-- start of Task input --

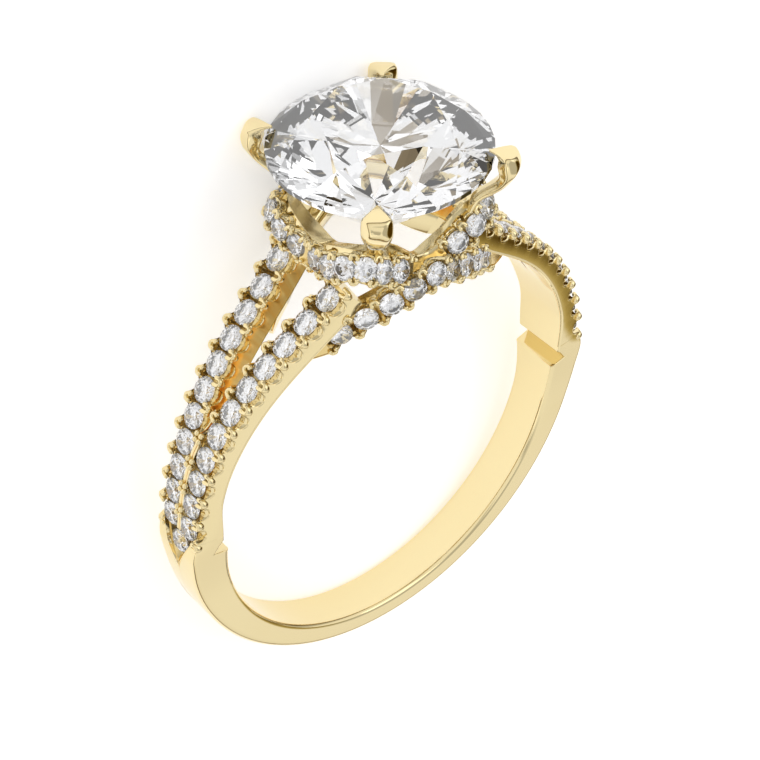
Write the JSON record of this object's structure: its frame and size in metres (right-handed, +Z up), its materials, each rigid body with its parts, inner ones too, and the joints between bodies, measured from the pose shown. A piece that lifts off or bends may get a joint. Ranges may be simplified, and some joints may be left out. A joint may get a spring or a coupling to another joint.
{
  "type": "split shank ring",
  "caption": "Finger ring lying on its side: polished band splitting into stone-set arms, a wavy set collar, arches and claws round a large round brilliant.",
  "frame": {"origin": "middle of the footprint, on the surface that the ring lies on", "axes": "+Z up, away from the surface and roughly along the finger; the main stone points towards -Y, the bottom of the band towards +Y, the left shoulder of the picture is at +X and the right one at -X, and its front face is the upper one"},
  "size_m": [0.021, 0.0266, 0.0086],
  "materials": {
    "gold": "polished yellow gold",
    "main_stone": "faceted, colourless",
    "small_stones": "faceted, colourless"
  },
  "bodies": {
    "root": {"mount": "gold", "centre_stone": "main_stone", "left_shoulder_stones": "small_stones", "right_shoulder_stones": "small_stones", "collar_stones": "small_stones", "front_arch_stones": "small_stones", "back_arch_stones": "small_stones"}
  },
  "joints": []
}
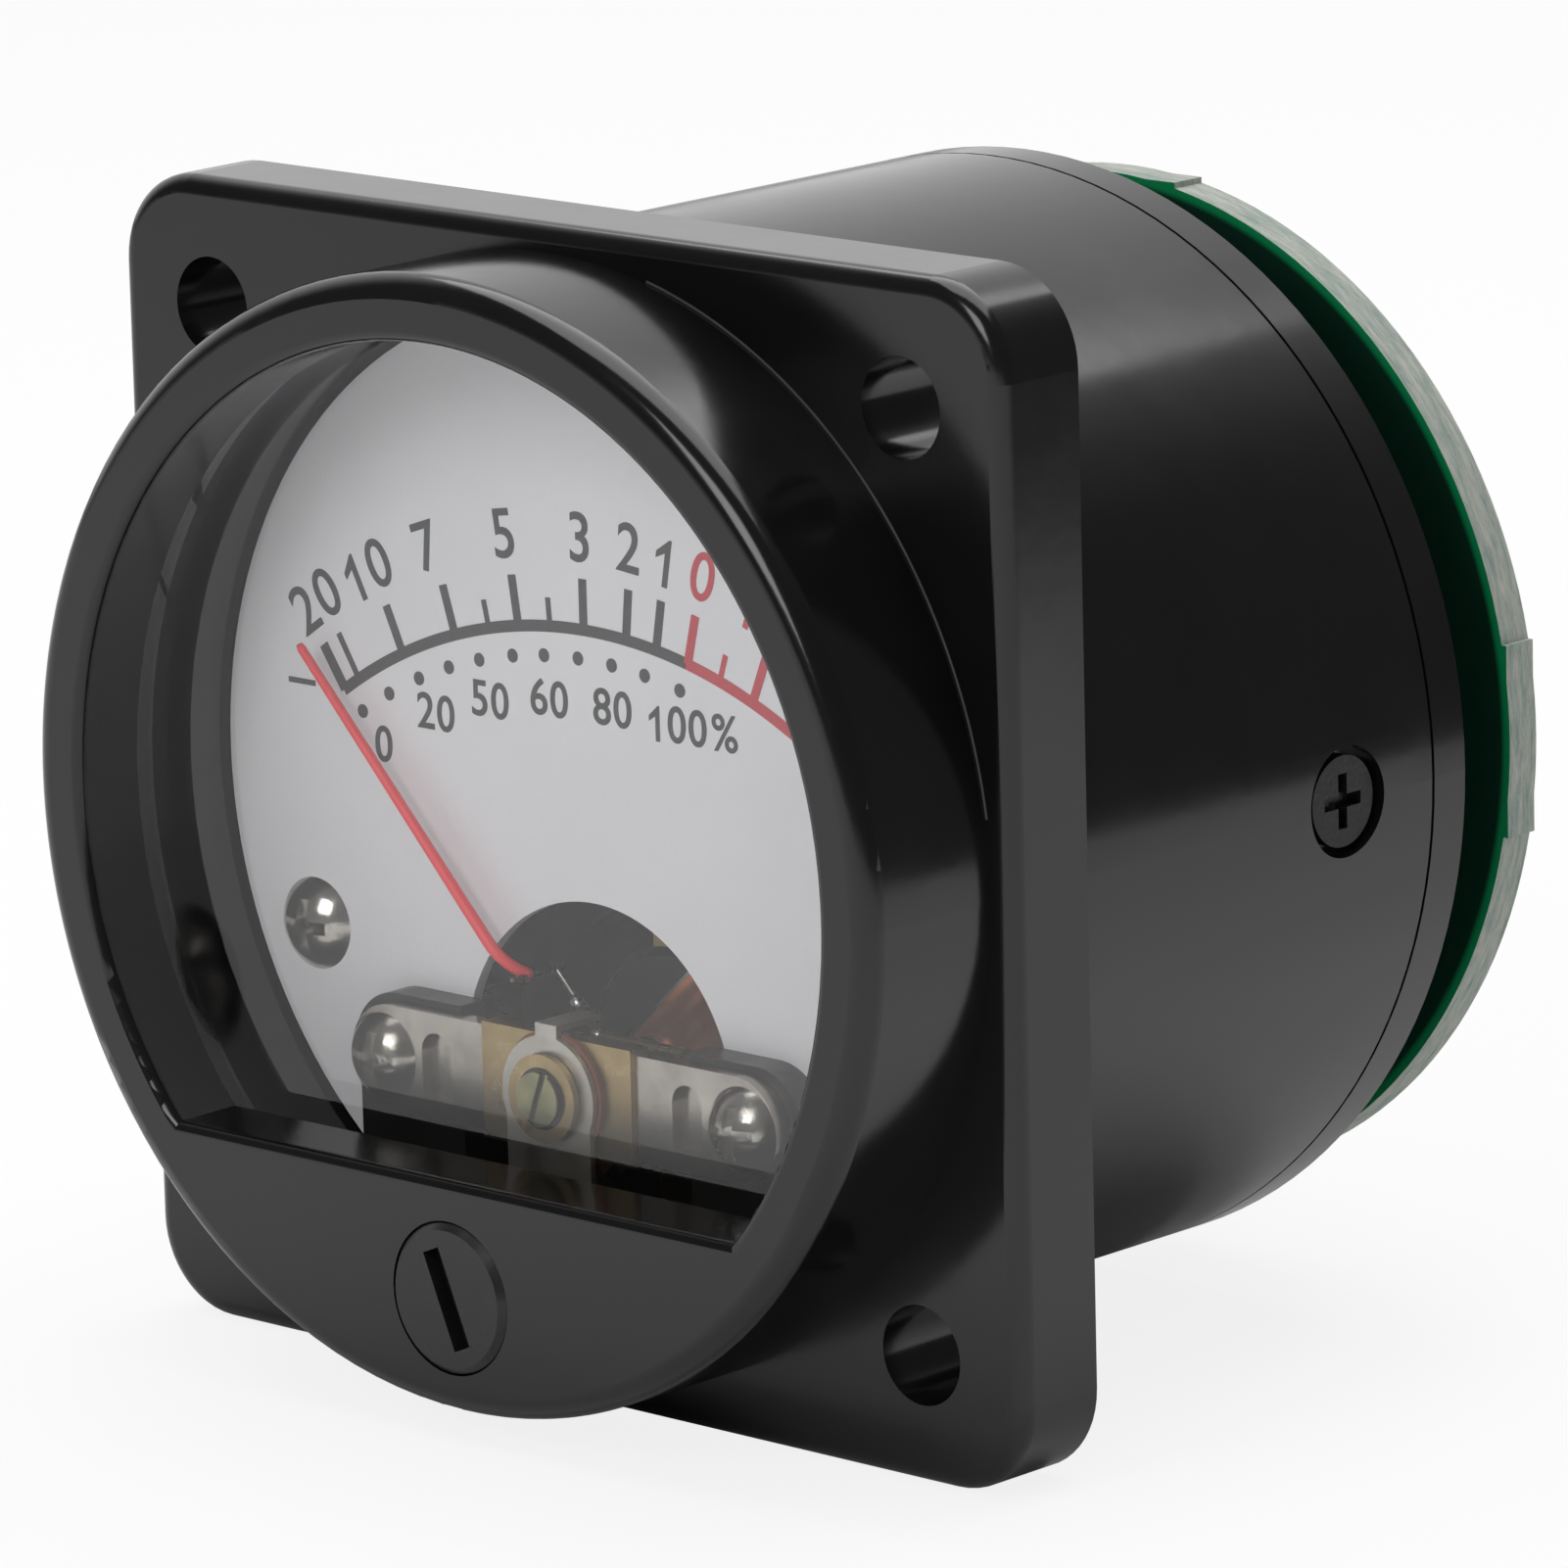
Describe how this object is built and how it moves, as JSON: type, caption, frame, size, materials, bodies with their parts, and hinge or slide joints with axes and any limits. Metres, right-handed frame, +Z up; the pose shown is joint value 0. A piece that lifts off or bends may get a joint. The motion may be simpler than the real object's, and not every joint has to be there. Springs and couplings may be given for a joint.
{
  "type": "panel meter",
  "caption": "Round moving-coil level meter on a square flange, with a printed dial, red pointer, zero adjuster, plugged-in rear base and a circuit board on two terminals.",
  "frame": {"origin": "centre of the square flange's rear face, on the barrel's axis", "axes": "+Y along the barrel towards the rear, so the dial faces -Y; +Z up; +X to the right seen from the front"},
  "size_m": [0.045, 0.0474, 0.045],
  "materials": {
    "black_moulding": "glossy moulded",
    "clear_window": "clear, polished",
    "dial_enamel": "matt white enamel with print",
    "nickel_plate": "bright nickel plate",
    "brass": "bare brass",
    "spring_bronze": "rolled spring bronze",
    "black_spacer": "moulded",
    "fibre": "vulcanised fibre",
    "copper_wire": "enamelled copper",
    "aluminium": "plain",
    "pivot_steel": "polished",
    "red_paint": "matt red",
    "magnet_alloy": "ground",
    "soft_iron": "plated",
    "zinc_steel": "zinc plate",
    "black_screw": "black oxide",
    "green_board": "green solder mask",
    "led_resin": "clear resin",
    "component_body": "moulded"
  },
  "bodies": {
    "case": {"front_housing": "black_moulding", "window_lens": "clear_window", "dial_plate": "dial_enamel", "dial_screws": "nickel_plate", "front_bridge": "nickel_plate", "bridge_saddle": "brass", "bridge_spacers": "black_spacer", "bridge_screws": "nickel_plate", "bridge_posts": "brass", "insulating_washer": "fibre", "jewel_lock_nut": "brass", "front_jewel_screw": "brass", "rear_base": "black_moulding", "case_screws": "black_screw", "core_magnet": "magnet_alloy", "core_wedges": "brass", "yoke_ring": "soft_iron", "movement_frame": "aluminium", "rear_bridge": "brass", "rear_bridge_screws": "zinc_steel", "rear_jewel_screw": "brass", "rear_hair_spring": "spring_bronze", "rear_spring_stud": "brass", "terminal_studs": "zinc_steel", "stud_spacers": "zinc_steel", "terminal_washers": "zinc_steel", "terminal_nuts": "zinc_steel", "circuit_board": "green_board", "backlight_led": "led_resin", "rectifier_bridge": "component_body", "board_capacitor": "aluminium", "board_resistors": "component_body"},
    "adjuster": {"zero_adjuster": "black_moulding", "adjuster_clip": "zinc_steel"},
    "zero_lever": {"zero_arm": "nickel_plate", "front_hair_spring": "spring_bronze"},
    "coil": {"coil_former": "aluminium", "coil_winding": "copper_wire", "front_pivot": "pivot_steel", "rear_pivot": "pivot_steel", "pointer_hub": "aluminium", "front_spring_collet": "brass", "rear_spring_collet": "brass", "pointer": "red_paint", "pointer_arm": "pivot_steel", "balance_arms": "brass", "balance_weights": "brass"}
  },
  "joints": [
    {"name": "adjuster_turn", "type": "hinge", "parent": "case", "child": "adjuster", "pos_m": [0, -0.009, -0.017], "axis": [0, 1, 0], "range_deg": [-40, 40]},
    {"name": "arm_turn", "type": "hinge", "parent": "case", "child": "zero_lever", "pos_m": [0, -0.005, -0.0104], "axis": [0, 1, 0], "range_deg": [-6, 6]},
    {"name": "pointer_swing", "type": "hinge", "parent": "zero_lever", "child": "coil", "pos_m": [0, 0.004, -0.0104], "axis": [0, 1, 0], "range_deg": [-2.5, 89], "stiffness_Nm_per_rad": 0.000004}
  ],
  "couplings": [
    {"joint": "arm_turn", "follows": "adjuster_turn", "ratio": -0.145}
  ]
}
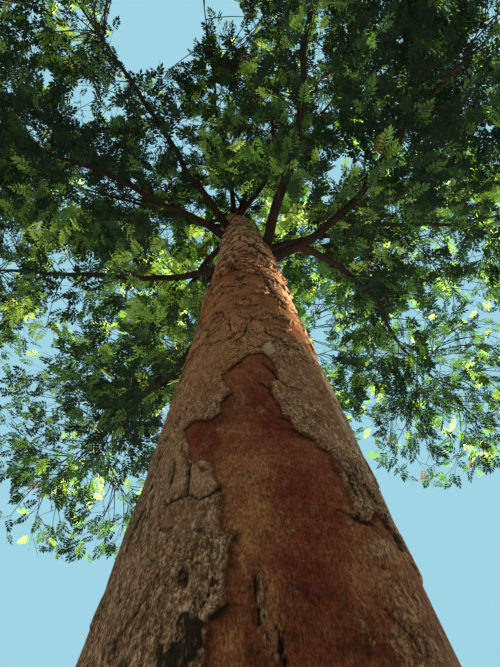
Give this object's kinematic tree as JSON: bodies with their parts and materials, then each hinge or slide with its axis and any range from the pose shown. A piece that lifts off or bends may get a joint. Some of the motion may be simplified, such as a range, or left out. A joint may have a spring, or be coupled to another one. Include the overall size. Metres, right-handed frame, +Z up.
{
  "type": "brazilwood tree",
  "caption": "Broadleaf tree with a flared trunk of scaly bark over orange-red inner bark, spreading boughs and a domed crown of feathery foliage.",
  "frame": {"origin": "centre of the flat cut under the trunk, at ground level", "axes": "+Z up along the trunk, +X and +Y level"},
  "size_m": [8.4085, 7.8534, 10.9971],
  "materials": {
    "bark": "rough scaly bark, grey-brown plates over orange-red inner bark",
    "foliage": "thin leathery leaves, slightly glossy"
  },
  "bodies": {
    "root": {"trunk": "bark", "bough_inner_east": "bark", "bough_inner_north": "bark", "bough_inner_south": "bark", "bough_inner_west": "bark", "bough_lower_east": "bark", "bough_lower_east_south": "bark", "bough_lower_north": "bark", "bough_lower_north_east": "bark", "bough_lower_north_west": "bark", "bough_lower_south": "bark", "bough_lower_south_east": "bark", "bough_lower_south_west": "bark", "bough_lower_west": "bark", "bough_summit": "bark", "bough_top_east": "bark", "bough_top_south": "bark", "bough_top_west": "bark", "bough_upper_east": "bark", "bough_upper_north_east": "bark", "bough_upper_north_west": "bark", "bough_upper_south": "bark", "bough_upper_south_east": "bark", "bough_upper_west": "bark", "foliage_inner_east": "foliage", "foliage_inner_north": "foliage", "foliage_inner_south": "foliage", "foliage_inner_west": "foliage", "foliage_lower_east": "foliage", "foliage_lower_east_south": "foliage", "foliage_lower_north": "foliage", "foliage_lower_north_east": "foliage", "foliage_lower_north_west": "foliage", "foliage_lower_south": "foliage", "foliage_lower_south_east": "foliage", "foliage_lower_south_west": "foliage", "foliage_lower_west": "foliage", "foliage_summit": "foliage", "foliage_top_east": "foliage", "foliage_top_south": "foliage", "foliage_top_west": "foliage", "foliage_upper_east": "foliage", "foliage_upper_north_east": "foliage", "foliage_upper_north_west": "foliage", "foliage_upper_south": "foliage", "foliage_upper_south_east": "foliage", "foliage_upper_west": "foliage"}
  },
  "joints": []
}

-- end of Task input --

_Brief_:
Each record should come back exactly as written.

_Correct answer_:
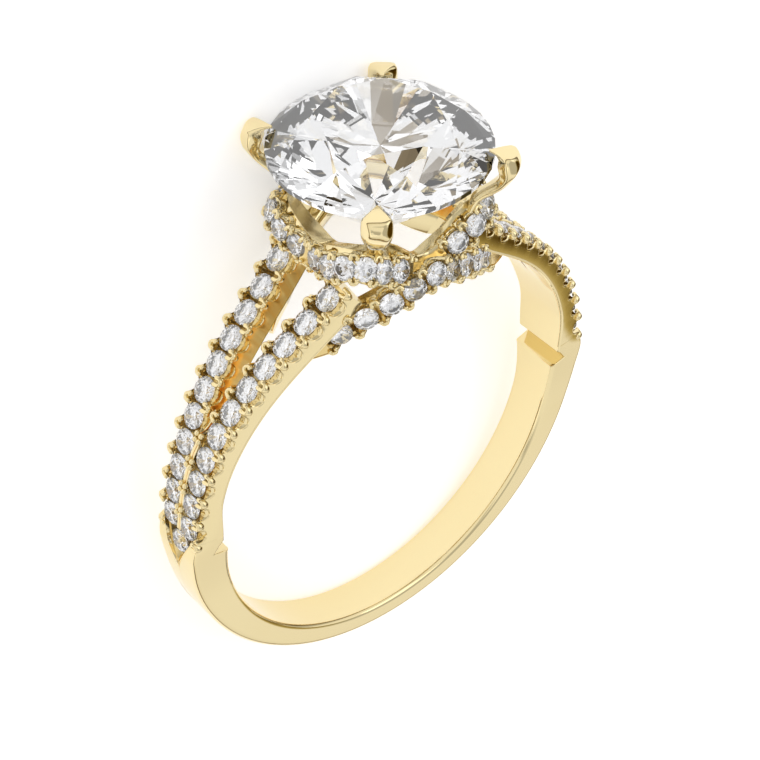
Write the JSON record of this object's structure: its frame and size in metres (right-handed, +Z up), its materials, each rigid body with its parts, inner ones too, and the joints between bodies, measured from the pose shown. A piece that lifts off or bends may get a joint. Ranges may be simplified, and some joints may be left out. A joint may get a spring or a coupling to another joint.
{
  "type": "split shank ring",
  "caption": "Finger ring lying on its side: polished band splitting into stone-set arms, a wavy set collar, arches and claws round a large round brilliant.",
  "frame": {"origin": "middle of the footprint, on the surface that the ring lies on", "axes": "+Z up, away from the surface and roughly along the finger; the main stone points towards -Y, the bottom of the band towards +Y, the left shoulder of the picture is at +X and the right one at -X, and its front face is the upper one"},
  "size_m": [0.021, 0.0266, 0.0086],
  "materials": {
    "gold": "polished yellow gold",
    "main_stone": "faceted, colourless",
    "small_stones": "faceted, colourless"
  },
  "bodies": {
    "root": {"mount": "gold", "centre_stone": "main_stone", "left_shoulder_stones": "small_stones", "right_shoulder_stones": "small_stones", "collar_stones": "small_stones", "front_arch_stones": "small_stones", "back_arch_stones": "small_stones"}
  },
  "joints": []
}
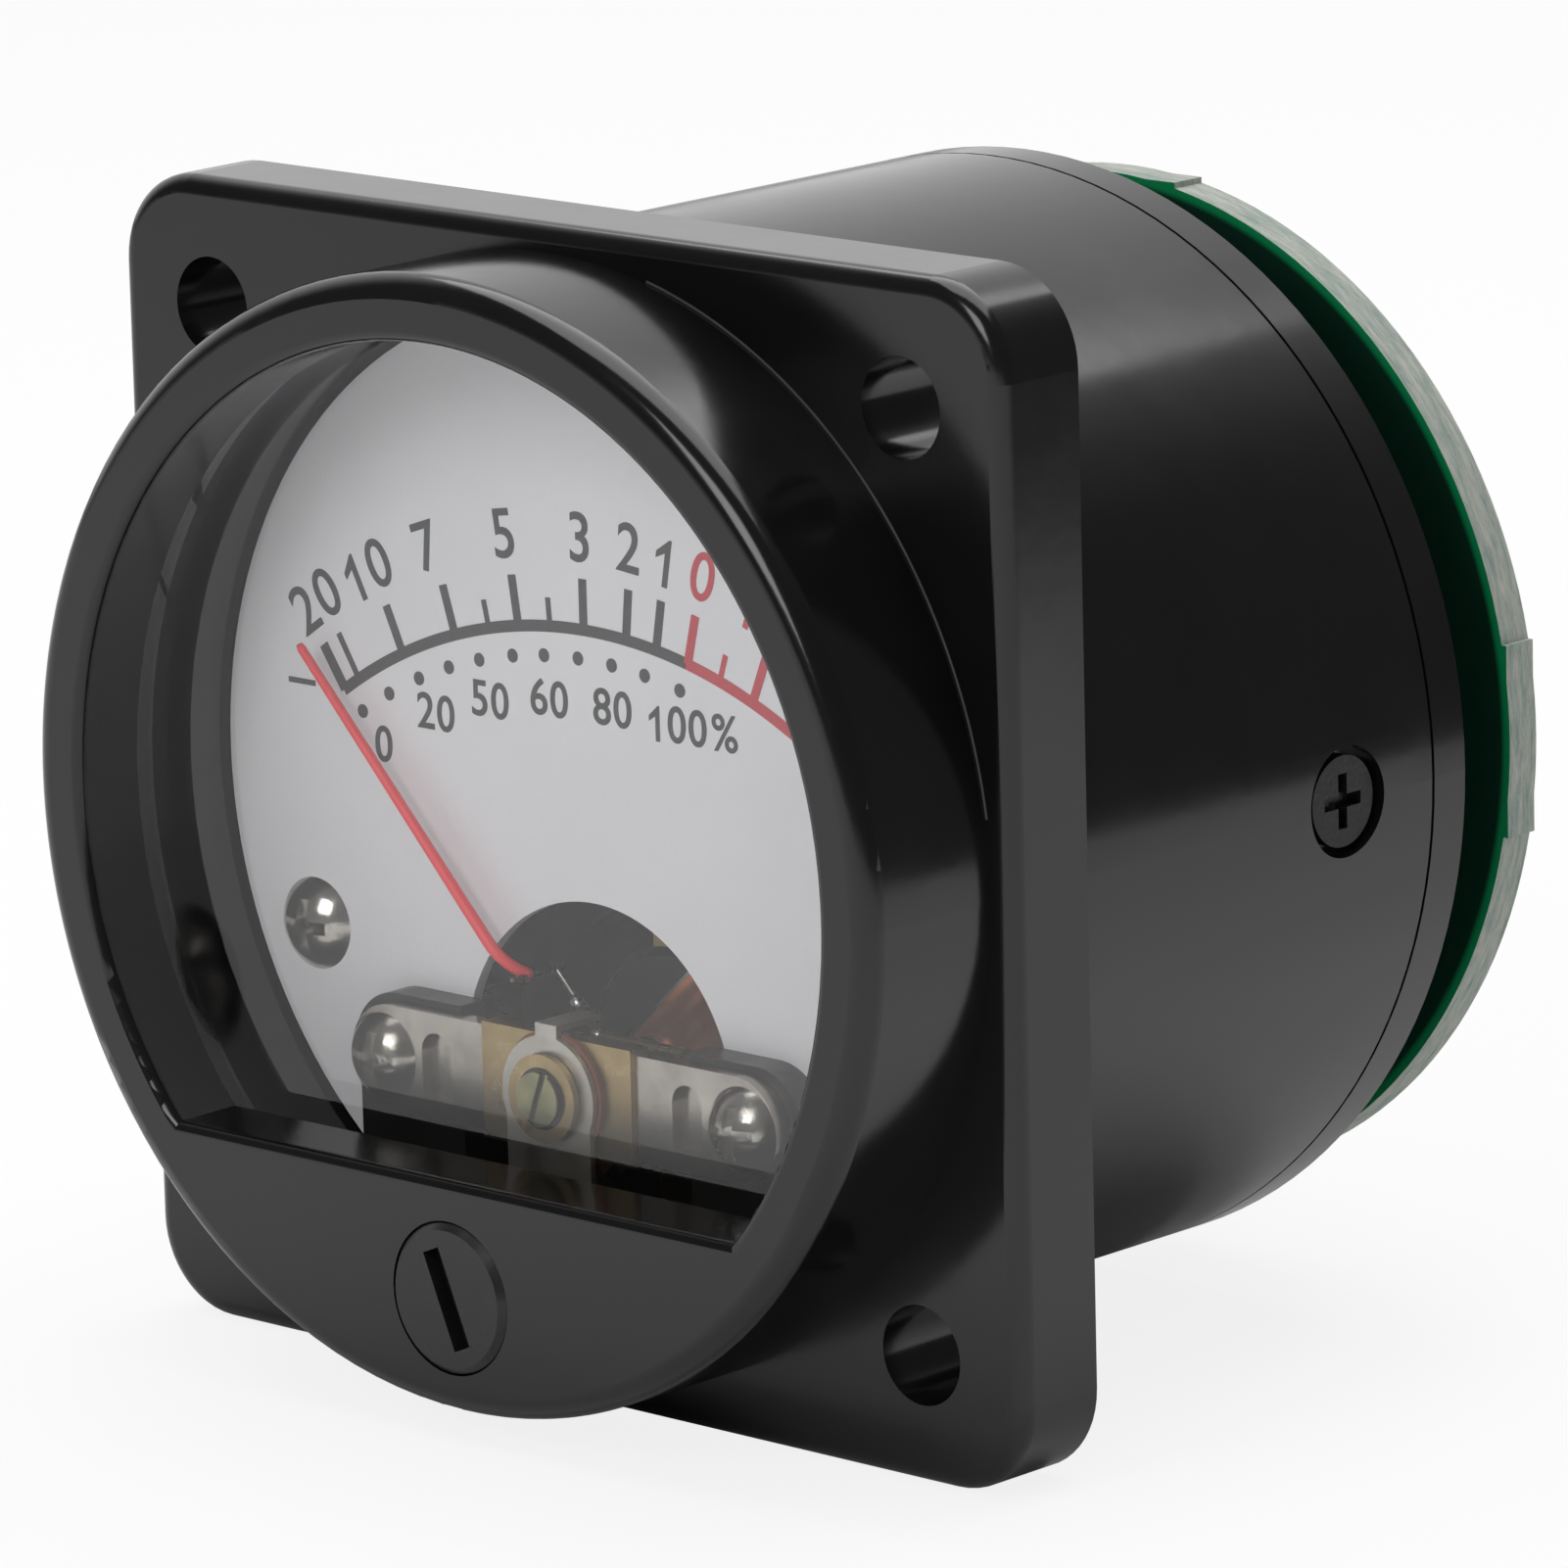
Describe how this object is built and how it moves, as JSON: type, caption, frame, size, materials, bodies with their parts, and hinge or slide joints with axes and any limits. Metres, right-handed frame, +Z up; the pose shown is joint value 0. A piece that lifts off or bends may get a joint. The motion may be simpler than the real object's, and not every joint has to be there. Springs and couplings may be given for a joint.
{
  "type": "panel meter",
  "caption": "Round moving-coil level meter on a square flange, with a printed dial, red pointer, zero adjuster, plugged-in rear base and a circuit board on two terminals.",
  "frame": {"origin": "centre of the square flange's rear face, on the barrel's axis", "axes": "+Y along the barrel towards the rear, so the dial faces -Y; +Z up; +X to the right seen from the front"},
  "size_m": [0.045, 0.0474, 0.045],
  "materials": {
    "black_moulding": "glossy moulded",
    "clear_window": "clear, polished",
    "dial_enamel": "matt white enamel with print",
    "nickel_plate": "bright nickel plate",
    "brass": "bare brass",
    "spring_bronze": "rolled spring bronze",
    "black_spacer": "moulded",
    "fibre": "vulcanised fibre",
    "copper_wire": "enamelled copper",
    "aluminium": "plain",
    "pivot_steel": "polished",
    "red_paint": "matt red",
    "magnet_alloy": "ground",
    "soft_iron": "plated",
    "zinc_steel": "zinc plate",
    "black_screw": "black oxide",
    "green_board": "green solder mask",
    "led_resin": "clear resin",
    "component_body": "moulded"
  },
  "bodies": {
    "case": {"front_housing": "black_moulding", "window_lens": "clear_window", "dial_plate": "dial_enamel", "dial_screws": "nickel_plate", "front_bridge": "nickel_plate", "bridge_saddle": "brass", "bridge_spacers": "black_spacer", "bridge_screws": "nickel_plate", "bridge_posts": "brass", "insulating_washer": "fibre", "jewel_lock_nut": "brass", "front_jewel_screw": "brass", "rear_base": "black_moulding", "case_screws": "black_screw", "core_magnet": "magnet_alloy", "core_wedges": "brass", "yoke_ring": "soft_iron", "movement_frame": "aluminium", "rear_bridge": "brass", "rear_bridge_screws": "zinc_steel", "rear_jewel_screw": "brass", "rear_hair_spring": "spring_bronze", "rear_spring_stud": "brass", "terminal_studs": "zinc_steel", "stud_spacers": "zinc_steel", "terminal_washers": "zinc_steel", "terminal_nuts": "zinc_steel", "circuit_board": "green_board", "backlight_led": "led_resin", "rectifier_bridge": "component_body", "board_capacitor": "aluminium", "board_resistors": "component_body"},
    "adjuster": {"zero_adjuster": "black_moulding", "adjuster_clip": "zinc_steel"},
    "zero_lever": {"zero_arm": "nickel_plate", "front_hair_spring": "spring_bronze"},
    "coil": {"coil_former": "aluminium", "coil_winding": "copper_wire", "front_pivot": "pivot_steel", "rear_pivot": "pivot_steel", "pointer_hub": "aluminium", "front_spring_collet": "brass", "rear_spring_collet": "brass", "pointer": "red_paint", "pointer_arm": "pivot_steel", "balance_arms": "brass", "balance_weights": "brass"}
  },
  "joints": [
    {"name": "adjuster_turn", "type": "hinge", "parent": "case", "child": "adjuster", "pos_m": [0, -0.009, -0.017], "axis": [0, 1, 0], "range_deg": [-40, 40]},
    {"name": "arm_turn", "type": "hinge", "parent": "case", "child": "zero_lever", "pos_m": [0, -0.005, -0.0104], "axis": [0, 1, 0], "range_deg": [-6, 6]},
    {"name": "pointer_swing", "type": "hinge", "parent": "zero_lever", "child": "coil", "pos_m": [0, 0.004, -0.0104], "axis": [0, 1, 0], "range_deg": [-2.5, 89], "stiffness_Nm_per_rad": 0.000004}
  ],
  "couplings": [
    {"joint": "arm_turn", "follows": "adjuster_turn", "ratio": -0.145}
  ]
}
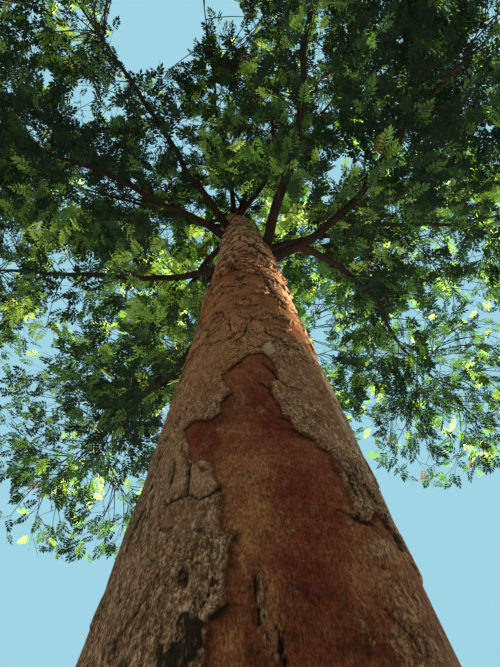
Give this object's kinematic tree as JSON: bodies with their parts and materials, then each hinge or slide with its axis and any range from the pose shown. A piece that lifts off or bends may get a joint. Some of the motion may be simplified, such as a range, or left out. A joint may have a spring, or be coupled to another one. Include the overall size. Metres, right-handed frame, +Z up.
{
  "type": "brazilwood tree",
  "caption": "Broadleaf tree with a flared trunk of scaly bark over orange-red inner bark, spreading boughs and a domed crown of feathery foliage.",
  "frame": {"origin": "centre of the flat cut under the trunk, at ground level", "axes": "+Z up along the trunk, +X and +Y level"},
  "size_m": [8.4085, 7.8534, 10.9971],
  "materials": {
    "bark": "rough scaly bark, grey-brown plates over orange-red inner bark",
    "foliage": "thin leathery leaves, slightly glossy"
  },
  "bodies": {
    "root": {"trunk": "bark", "bough_inner_east": "bark", "bough_inner_north": "bark", "bough_inner_south": "bark", "bough_inner_west": "bark", "bough_lower_east": "bark", "bough_lower_east_south": "bark", "bough_lower_north": "bark", "bough_lower_north_east": "bark", "bough_lower_north_west": "bark", "bough_lower_south": "bark", "bough_lower_south_east": "bark", "bough_lower_south_west": "bark", "bough_lower_west": "bark", "bough_summit": "bark", "bough_top_east": "bark", "bough_top_south": "bark", "bough_top_west": "bark", "bough_upper_east": "bark", "bough_upper_north_east": "bark", "bough_upper_north_west": "bark", "bough_upper_south": "bark", "bough_upper_south_east": "bark", "bough_upper_west": "bark", "foliage_inner_east": "foliage", "foliage_inner_north": "foliage", "foliage_inner_south": "foliage", "foliage_inner_west": "foliage", "foliage_lower_east": "foliage", "foliage_lower_east_south": "foliage", "foliage_lower_north": "foliage", "foliage_lower_north_east": "foliage", "foliage_lower_north_west": "foliage", "foliage_lower_south": "foliage", "foliage_lower_south_east": "foliage", "foliage_lower_south_west": "foliage", "foliage_lower_west": "foliage", "foliage_summit": "foliage", "foliage_top_east": "foliage", "foliage_top_south": "foliage", "foliage_top_west": "foliage", "foliage_upper_east": "foliage", "foliage_upper_north_east": "foliage", "foliage_upper_north_west": "foliage", "foliage_upper_south": "foliage", "foliage_upper_south_east": "foliage", "foliage_upper_west": "foliage"}
  },
  "joints": []
}